Hoy, día de efeméride que acabó con una pesadilla de cuarenta años, es el día en el que debo recordar a mi amigo Juan de Dios Doval, asesinado en San Sebastián por el ‘delito’ de ser de UCD. O a Fernando Buesa, a quien ETA mató dos días después de que me telefonease para presentar en Vitoria un libro. O a Manuel Zamarreño, el concejal de Rentería a quien los terroristas colocaron una bomba cuando, pocos días antes, nos había dicho a los contertulios de una radio que “yo sé que me van a matar, pero tenía que aceptar el puesto de José Luis (Caso, concejal de la misma localidad, asesinado también por ETA)”.
Todos, al menos todos los que estábamos en el lado bueno, hemos sido víctimas del terror de una u otra forma; ellos, el medio millar de muertos, los miles de heridos, desterrados, secuestrados, tuvieron peor suerte. Quizá porque fueron más valientes o se significaron más en el combate contra la banda. Hoy, cuando se cumplen diez años del final de aquello, es el momento del recogimiento, de la memoria. Y de pensar en cómo avanzamos.
No, no tengo la más mínima simpatía por Arnaldo Otegi, un hombre que provocó y fue cómplice de mucho sufrimiento. Pero le reconozco el valor de salir, en una Euskadi que aún homenajea a los asesinos y a los delincuentes que salen de prisión, cuando todavía quedan más de trescientos asesinatos por esclarecer, a decir lo que dijo, aunque no dijese otras cosas que debería haber dicho. Bueno, Otegi ha cumplido su deuda con la sociedad y ahora propone abrir una nueva etapa, incluyendo una dosis de arrepentimiento. He de confesar que Zapatero, que fue quien inició la negociación más definitiva para acabar con la banda, ya me sugirió que había sido Otegi quien, junto con interlocutores socialistas como Jesús Eguiguren, había cimentado el principio del fin de la banda sanguinaria. Hay cosas aún no bien explicadas de aquella negociación; pero quiero entender algunos silencios, porque el resultado fue bueno.

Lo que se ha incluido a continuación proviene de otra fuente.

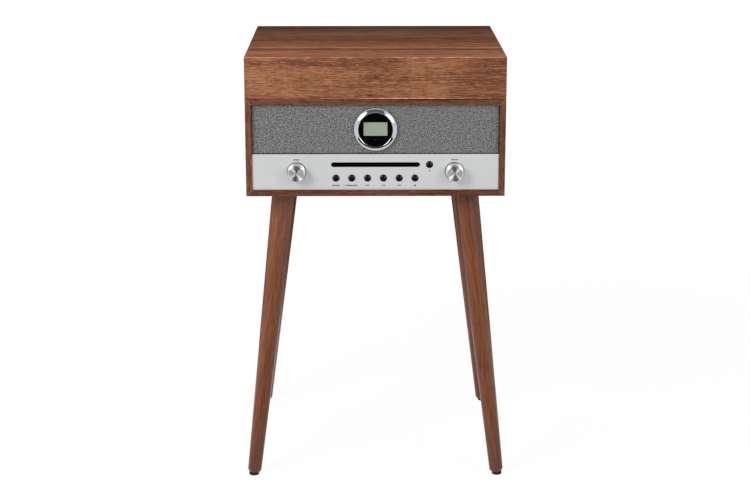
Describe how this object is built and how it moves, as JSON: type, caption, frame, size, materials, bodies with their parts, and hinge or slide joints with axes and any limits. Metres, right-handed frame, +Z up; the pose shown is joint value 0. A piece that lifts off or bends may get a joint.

Confieso que derramé algunas lágrimas viendo, junto a Eduardo Madina, seriamente lesionado por un atentado etarra, la película de la reconciliación que protagonizó la viuda de un asesinado a quien conocí, Juan Mari Jáuregui. Mi emoción no fue tanto por el recuerdo --que también-- cuanto por la iniciativa, tremenda, de tender la mano a quien asesinó a un familiar. Algunos, entonces, no entendieron el gesto; pero creo que hoy ya no cabe continuar con algunas actitudes que cierran el paso al perdón y al acercamiento a un mundo que nos es, desde luego, ajeno, pero que ha renunciado, estoy seguro de que definitivamente, a la violencia.
He decidido que voy a creer a Otegi, haya lo que haya de operación política tras su gesto. Ese tipo nunca será mi amigo, desde luego. Pero puede que, a la hora de terminar para siempre con un mal sueño de crueldad y sangre, tenga que ser, glub, mi aliado.